| GIVEN REQUEST |
Repeat each line of the material exactly.

| DATA |
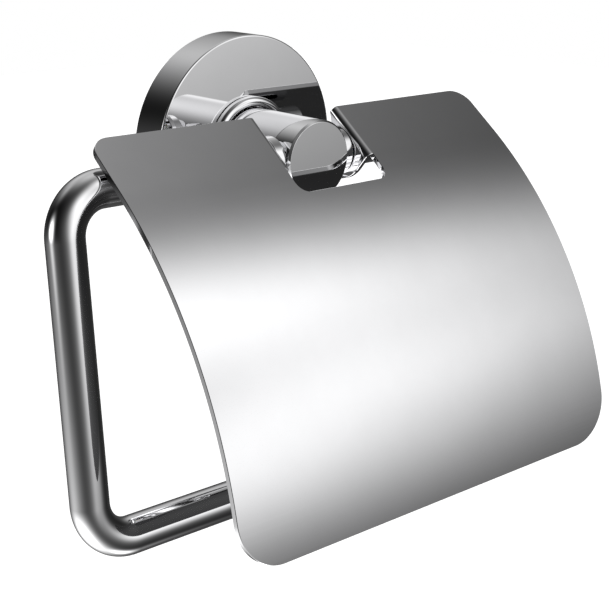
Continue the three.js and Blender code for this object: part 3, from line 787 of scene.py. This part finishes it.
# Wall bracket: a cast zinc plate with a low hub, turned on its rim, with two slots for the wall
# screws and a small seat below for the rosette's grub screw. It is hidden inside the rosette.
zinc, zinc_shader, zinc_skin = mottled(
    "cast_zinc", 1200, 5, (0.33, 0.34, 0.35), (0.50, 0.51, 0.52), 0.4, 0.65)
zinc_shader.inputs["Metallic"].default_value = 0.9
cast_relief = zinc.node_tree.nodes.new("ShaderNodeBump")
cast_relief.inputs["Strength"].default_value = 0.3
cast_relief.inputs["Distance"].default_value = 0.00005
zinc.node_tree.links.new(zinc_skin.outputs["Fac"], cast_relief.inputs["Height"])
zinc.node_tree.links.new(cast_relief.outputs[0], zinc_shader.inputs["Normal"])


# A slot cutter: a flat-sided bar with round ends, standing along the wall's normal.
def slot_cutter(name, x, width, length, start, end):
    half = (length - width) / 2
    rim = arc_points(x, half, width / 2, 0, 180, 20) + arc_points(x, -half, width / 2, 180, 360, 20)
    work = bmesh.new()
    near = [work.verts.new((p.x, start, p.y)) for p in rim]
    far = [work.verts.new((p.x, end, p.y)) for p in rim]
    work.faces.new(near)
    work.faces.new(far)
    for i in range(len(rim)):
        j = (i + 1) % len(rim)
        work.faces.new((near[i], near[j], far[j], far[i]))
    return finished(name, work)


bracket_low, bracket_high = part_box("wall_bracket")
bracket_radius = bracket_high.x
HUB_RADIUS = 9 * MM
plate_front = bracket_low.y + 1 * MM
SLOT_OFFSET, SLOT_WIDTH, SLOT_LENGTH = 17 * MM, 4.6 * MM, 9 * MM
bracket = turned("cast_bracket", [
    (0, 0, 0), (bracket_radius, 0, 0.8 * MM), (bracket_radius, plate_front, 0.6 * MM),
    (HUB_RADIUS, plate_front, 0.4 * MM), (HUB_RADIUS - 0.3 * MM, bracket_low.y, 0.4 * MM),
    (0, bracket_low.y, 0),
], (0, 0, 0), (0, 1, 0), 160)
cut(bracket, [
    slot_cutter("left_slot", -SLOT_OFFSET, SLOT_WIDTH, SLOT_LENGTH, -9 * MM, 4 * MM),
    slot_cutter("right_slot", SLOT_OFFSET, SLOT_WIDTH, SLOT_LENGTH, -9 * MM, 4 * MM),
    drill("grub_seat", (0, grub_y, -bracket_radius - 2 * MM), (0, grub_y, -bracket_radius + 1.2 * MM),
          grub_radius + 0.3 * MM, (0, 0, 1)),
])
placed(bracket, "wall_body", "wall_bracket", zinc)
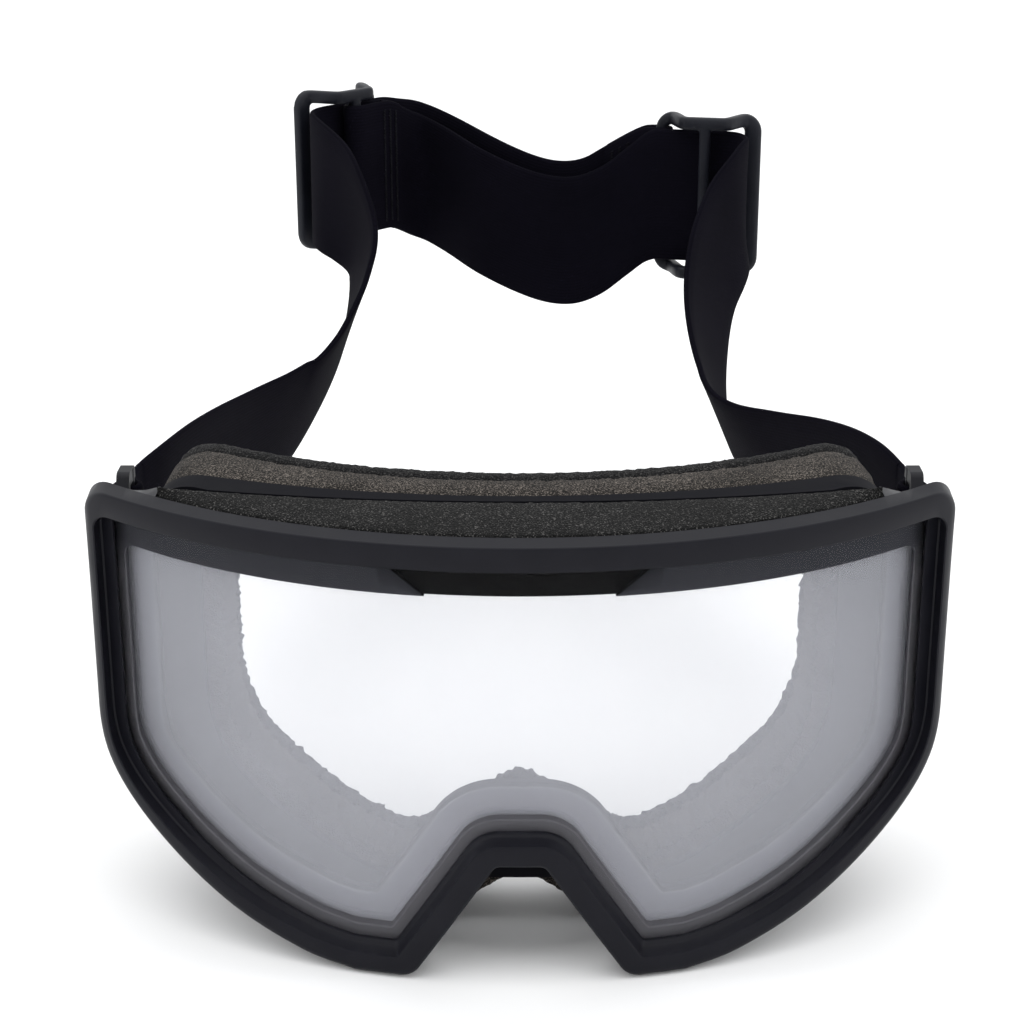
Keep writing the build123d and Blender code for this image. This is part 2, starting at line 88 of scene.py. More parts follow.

| THE OUTPUT |
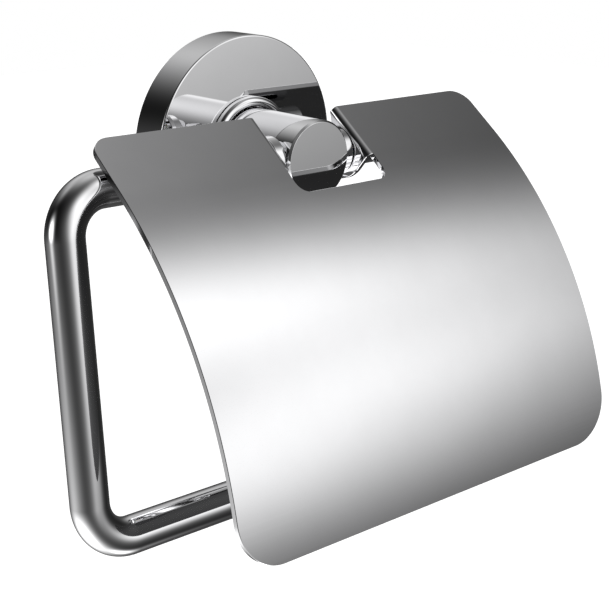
Continue the three.js and Blender code for this object: part 3, from line 787 of scene.py. This part finishes it.
# Wall bracket: a cast zinc plate with a low hub, turned on its rim, with two slots for the wall
# screws and a small seat below for the rosette's grub screw. It is hidden inside the rosette.
zinc, zinc_shader, zinc_skin = mottled(
    "cast_zinc", 1200, 5, (0.33, 0.34, 0.35), (0.50, 0.51, 0.52), 0.4, 0.65)
zinc_shader.inputs["Metallic"].default_value = 0.9
cast_relief = zinc.node_tree.nodes.new("ShaderNodeBump")
cast_relief.inputs["Strength"].default_value = 0.3
cast_relief.inputs["Distance"].default_value = 0.00005
zinc.node_tree.links.new(zinc_skin.outputs["Fac"], cast_relief.inputs["Height"])
zinc.node_tree.links.new(cast_relief.outputs[0], zinc_shader.inputs["Normal"])


# A slot cutter: a flat-sided bar with round ends, standing along the wall's normal.
def slot_cutter(name, x, width, length, start, end):
    half = (length - width) / 2
    rim = arc_points(x, half, width / 2, 0, 180, 20) + arc_points(x, -half, width / 2, 180, 360, 20)
    work = bmesh.new()
    near = [work.verts.new((p.x, start, p.y)) for p in rim]
    far = [work.verts.new((p.x, end, p.y)) for p in rim]
    work.faces.new(near)
    work.faces.new(far)
    for i in range(len(rim)):
        j = (i + 1) % len(rim)
        work.faces.new((near[i], near[j], far[j], far[i]))
    return finished(name, work)


bracket_low, bracket_high = part_box("wall_bracket")
bracket_radius = bracket_high.x
HUB_RADIUS = 9 * MM
plate_front = bracket_low.y + 1 * MM
SLOT_OFFSET, SLOT_WIDTH, SLOT_LENGTH = 17 * MM, 4.6 * MM, 9 * MM
bracket = turned("cast_bracket", [
    (0, 0, 0), (bracket_radius, 0, 0.8 * MM), (bracket_radius, plate_front, 0.6 * MM),
    (HUB_RADIUS, plate_front, 0.4 * MM), (HUB_RADIUS - 0.3 * MM, bracket_low.y, 0.4 * MM),
    (0, bracket_low.y, 0),
], (0, 0, 0), (0, 1, 0), 160)
cut(bracket, [
    slot_cutter("left_slot", -SLOT_OFFSET, SLOT_WIDTH, SLOT_LENGTH, -9 * MM, 4 * MM),
    slot_cutter("right_slot", SLOT_OFFSET, SLOT_WIDTH, SLOT_LENGTH, -9 * MM, 4 * MM),
    drill("grub_seat", (0, grub_y, -bracket_radius - 2 * MM), (0, grub_y, -bracket_radius + 1.2 * MM),
          grub_radius + 0.3 * MM, (0, 0, 1)),
])
placed(bracket, "wall_body", "wall_bracket", zinc)
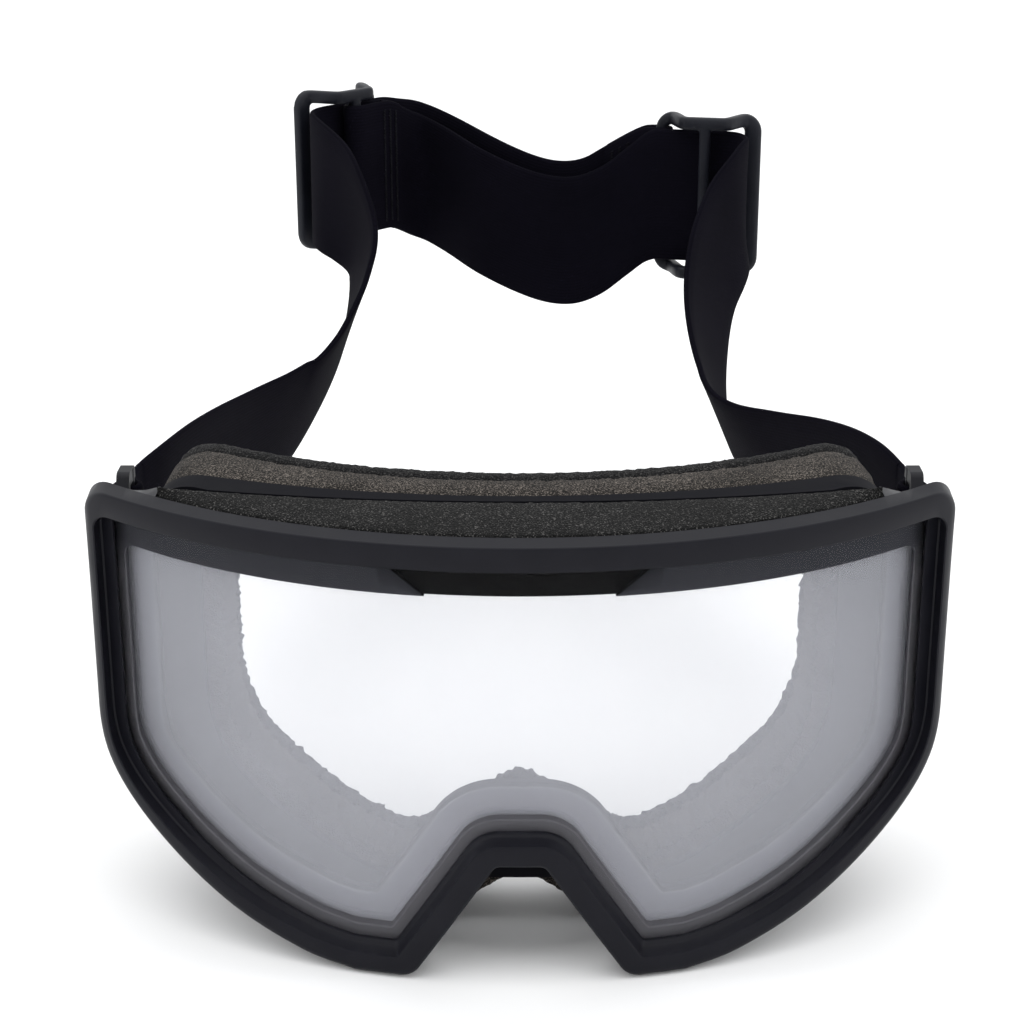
Keep writing the build123d and Blender code for this image. This is part 2, starting at line 88 of scene.py. More parts follow.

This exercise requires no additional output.